No-No Boy - No-No Boy - "Little Monk" (Official Music Video)
Listen to No-No Boy's "Little Monk," from his Smithsonian Folkways album Empire Electric. No-No Boy describes “Little Monk” as the heart of his new album. The song is a personal reflection on his time spent at Vietnamese Buddhist teacher and writer Thích Nhất Hạnh's Blue Cliff monastery in upstate New York. Sung with a collected exuberance over a nearly baroque arrangement of guitars and strings, "Little Monk" reflects on No-No Boy's process of embracing difficulty and contradiction, and of feeling calm in the face of injustice.

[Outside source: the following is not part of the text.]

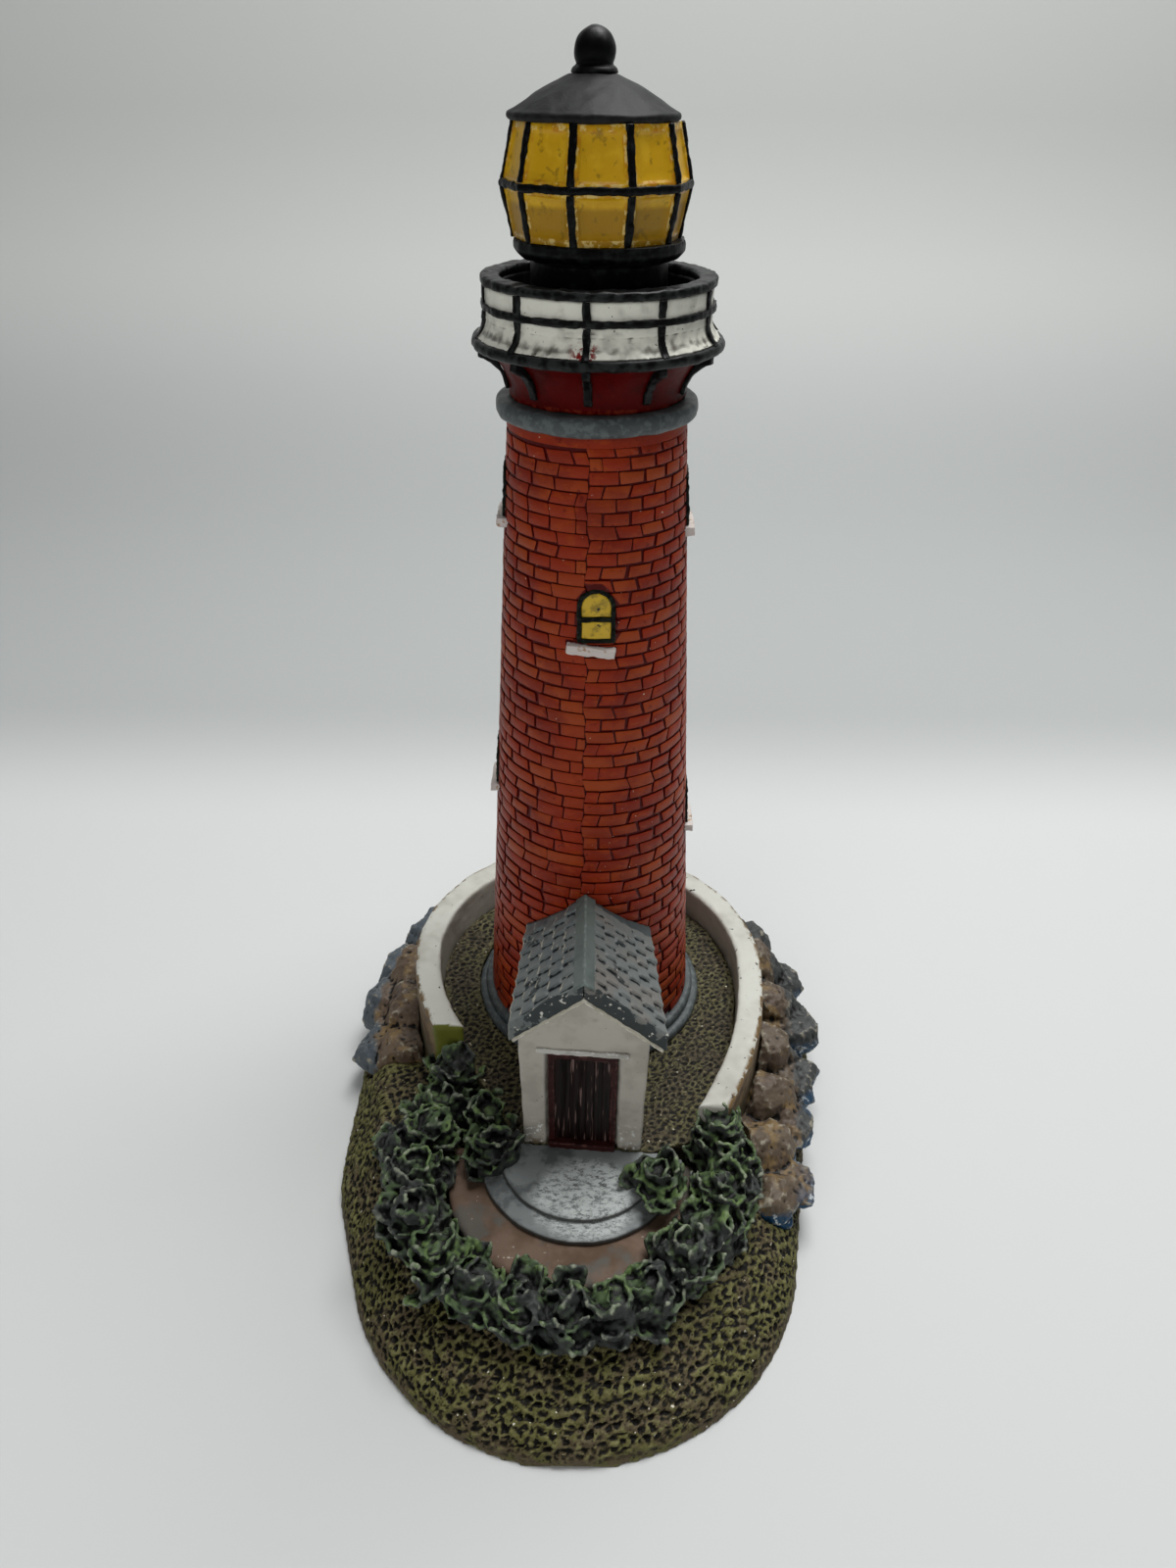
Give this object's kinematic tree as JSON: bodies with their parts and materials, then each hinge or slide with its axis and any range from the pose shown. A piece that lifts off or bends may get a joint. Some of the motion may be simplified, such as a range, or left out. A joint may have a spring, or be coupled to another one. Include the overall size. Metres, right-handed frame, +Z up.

There are seemingly infinite layers of meaning to be found in No-No Boy’s third album, Empire Electric. You can listen closely to singer-songwriter Julian Saporiti’s lyrics, which juxtapose true stories of struggle from throughout Asia and its diaspora with Saporiti’s own reckoning with intergenerational trauma. You could also let the majesty of Saporiti’s songcraft wash over you, his captivating melodies cloaking those themes in a veneer of hope and ecstasy. But the deepest storytelling happens at the sonic level, as sounds drawn from across the Eastern hemisphere mingle freely with distinctly American instrumentation – banjo and koto, lap-steel and guzheng – while electronically manipulated field recordings of rushing water, chirping birds and other natural sounds ground us in the now. Adventurous and affecting, Empire Electric offers a vision for a new kind of folk music, one that tells unorthodox stories through unorthodox means and finds new pathways through our tangled roots.